Paris, le jeudi 16 février 2023 – Alors que le Comité national de lutte contre le tabagisme (CNCT) propose d’interdire les arômes de cigarettes électroniques, certains estiment que cela pourrait pousser les vapoteurs à reprendre la cigarette.
Depuis qu’elle est arrivée sur le marché français il y a une quinzaine d’années, la cigarette électronique se retrouve dans une sorte d’entre deux dont elle a du mal à sortir. Pour certains, la e-cigarette n’est qu’un ersatz de cigarette, qui vise à contourner les lois sur le tabac et à pousser de plus en plus de monde vers le tabagisme et doit donc être combattue comme un réel danger pour la santé publique. Pour d’autres, au contraire, la cigarette électronique constitue un substitut nicotinique efficace et il faudrait donc, comme c’est le cas au Royaume-Uni, inciter les fumeurs à se tourner vers la e-cigarette, moins nocive que la cigarette classique,.
François Braun favorable à l’interdiction des arômes de cigarette électronique
Un débat sans fin entre pro et anti cigarette électronique qui a rebondi cette semaine à la suite d’une recommandation du Comité national de lutte contre le tabagisme (CNCT). Dans le sillage de la publication ce lundi d’une étude sur la consommation de cigarettes électroniques, qui démontre notamment que l’interdiction de la publicité pour ce genre de produit est très peu respectée, le comité préconise d’interdire les nombreux arômes de cigarette électronique disponibles (menthe, fraise, banane…), à l’exception du gout tabac. Le CNCT estime en effet que ces arômes fruités, qui font l’objet de publicités déguisés sur les réseaux sociaux, visent à inciter les plus jeunes à commencer le vapotage, notamment en consommant des « puffs », ces cigarettes électroniques à usage unique aux couleurs bariolés et aux gouts sucrés qui font un tabac chez les jeunes.

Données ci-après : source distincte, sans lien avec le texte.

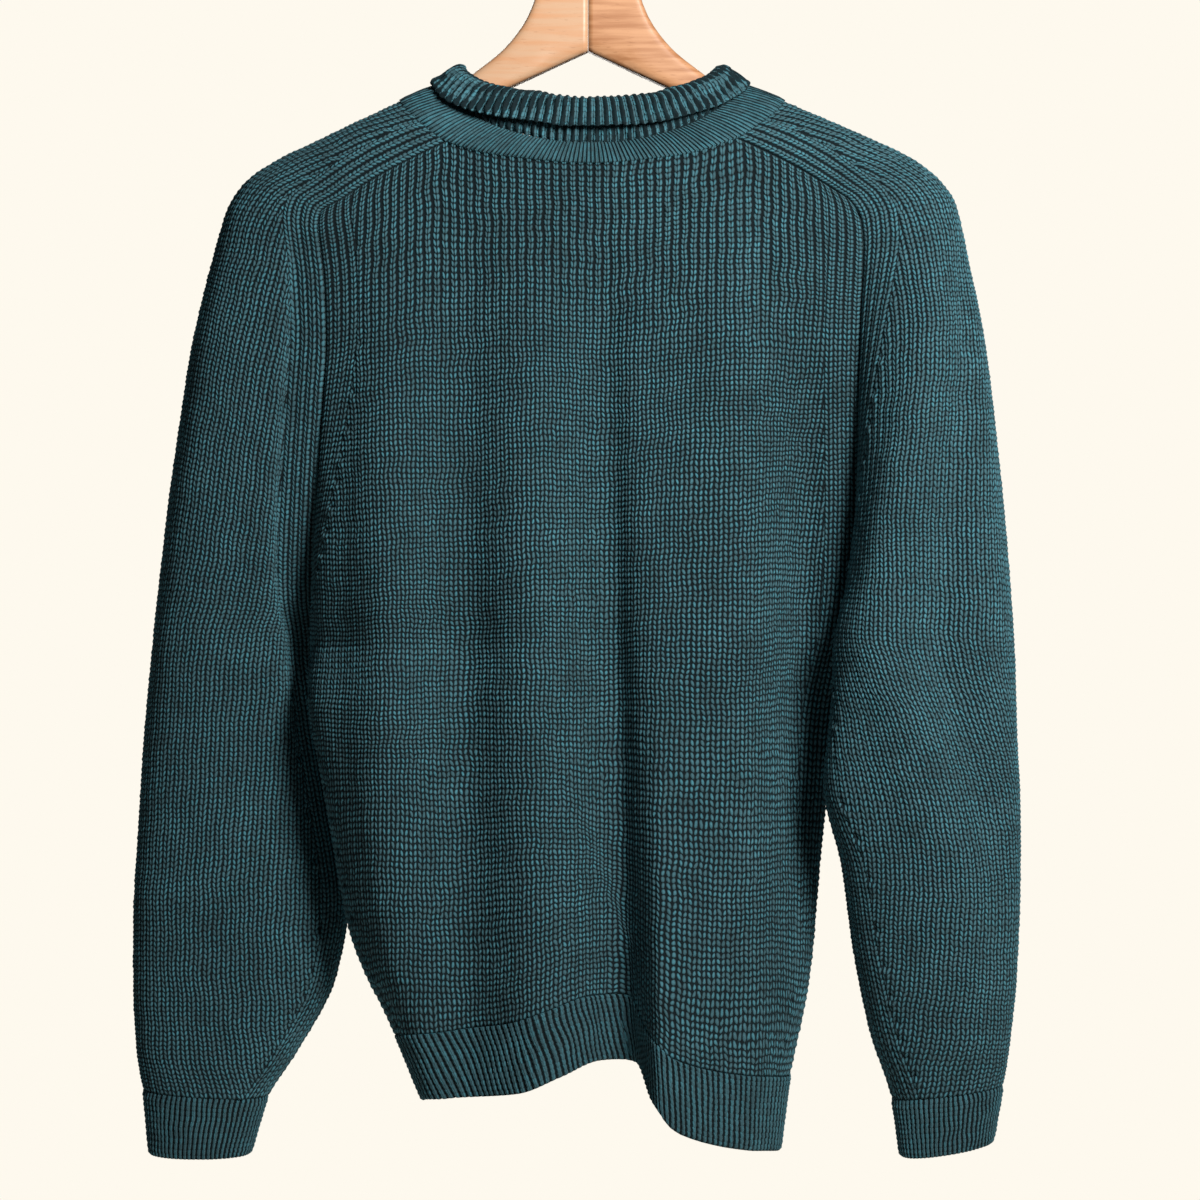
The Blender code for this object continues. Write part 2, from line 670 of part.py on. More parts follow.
def body_sheets():
    parts = np.linspace(0, 1, SADDLE_SPANS * 2 + NECK_SPANS + 1)
    armhole = np.linspace(0, UNDERARM_LEVEL, ARMHOLE_SPANS + 1)
    side = np.linspace(UNDERARM_LEVEL, WELT_TOP, SIDE_SPANS + 1)[1:]
    levels = np.concatenate([armhole, side])
    welt_levels = np.linspace(WELT_TOP, HEM, 3)
    sheets = []
    for which, flip in (("back", True), ("front", False)):
        grid = np.array([panel_row(which, level, parts) for level in levels])
        welt = np.array([panel_row(which, level, parts) for level in welt_levels])
        sheets.append(Sheet(which + "_panel", grid, flip, "wool_body"))
        sheets.append(Sheet(which + "_welt", welt, flip, "wool_rib", "tlr"))
    return sheets


def sleeve_sheets():
    parts = np.linspace(0, 1, SLEEVE_ACROSS + 1)
    stations = np.concatenate(
        [
            np.linspace(0, SADDLE_END, SADDLE_SPANS + 1),
            np.linspace(SADDLE_END, UNDERARM, ARMHOLE_SPANS + 1)[1:],
            np.linspace(UNDERARM, CUFF_TOP, TUBE_SPANS + 1)[1:],
        ]
    )
    sheets = []
    for side, flip in (("left", False), ("right", True)):
        grid = np.array([sleeve_line(side, at, parts) for at in stations])
        cuff = np.array([sleeve_line(side, at, parts) for at in (CUFF_TOP, 19.5, 20.0)])
        sheets.append(Sheet(side + "_sleeve", grid, flip, "wool_body"))
        sheets.append(Sheet(side + "_cuff", cuff, flip, "wool_rib", "tlr"))
    return sheets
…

Une proposition qui relève « du bon sens » selon le ministre de la Santé François Braun, invité à commenter le dernier avis du CNCT sur les antennes de France info ce mardi. Le ministre considère que « les puffs sont un mode d’entrée dans le tabac pour les jeunes » et qu’ « il faut être plus strict dans l’application de la loi ». L’ancien urgentiste se dit donc favorable à une interdiction des arômes de cigarette électronique au niveau européen, alors que plusieurs Etats membres de l’Union Européenne (Finlande, Hongrie, Pays-Bas…) les ont déjà prohibés.
Mais l’interdiction des arômes de cigarette électronique a beau relever « du bon sens », certains pensent pourtant qu’il s’agit une fausse bonne idée qui pourrait être préjudiciable à la santé publique. Selon Michael Landl, directeur de l’Agence mondiale des vapoteurs, « jusqu’à 1,6 million d’anciens fumeurs pourraient être contraints de revenir à la cigarette si le gouvernement français acceptait la recommandation du CNCT d’interdire les arômes de vapotage ».
La cigarette électronique est-elle un bon substitut nicotinique ?
Le militant pro-vape réfute ainsi les arguments du CNCT et du Dr François Braun selon lesquels le vapotage et notamment les arômes de cigarette électronique seraient des portes d’entrée vers le tabagisme pour les plus jeunes. Selon Michael Landl, non seulement cela n’a jamais été prouvé, mais des études ont au contraire indiqué que l’usage de la cigarette électronique pouvait aider des fumeurs à arrêter ou limiter leur consommation de tabac. Une étude américaine de 2020 notamment a conclu que « les adultes qui commencent à vapoter des cigarettes électroniques aromatisés ont plus de chance d’arrêter de fumer que ceux qui vapotent des e-cigarettes goût tabac ».
Même son de cloche du côté de Jean Moiroud, président de la Fédération interprofessionnelle de la vape (Fivape) qui se dit « un peu sous le choc par la demande qui été formée par le CNCT ». « Aujourd’hui en France, il y a environ trois millions de personnes dont la démarche d’arrêt repose au quotidien sur les produits de vapotage et la majorité de ces personnes utilisent des saveurs pour arrêter de fumer. Qu’en fait-on ? On les renvoie au tabac sans scrupules ? C’est un sujet de santé publique majeur » s’insurge-t-il.
Le débat entre pro et anti-cigarette électronique continue donc de faire rage, y compris au sein de la communauté médicale. En janvier 2022, le Haut Conseil de la Santé Publique (HCSP) avait jugé que les professionnels de santé ne devaient pas recommander aux fumeurs d’utiliser la cigarette électronique comme substitut nicotinique, au grand dam de nombreux tabacologues.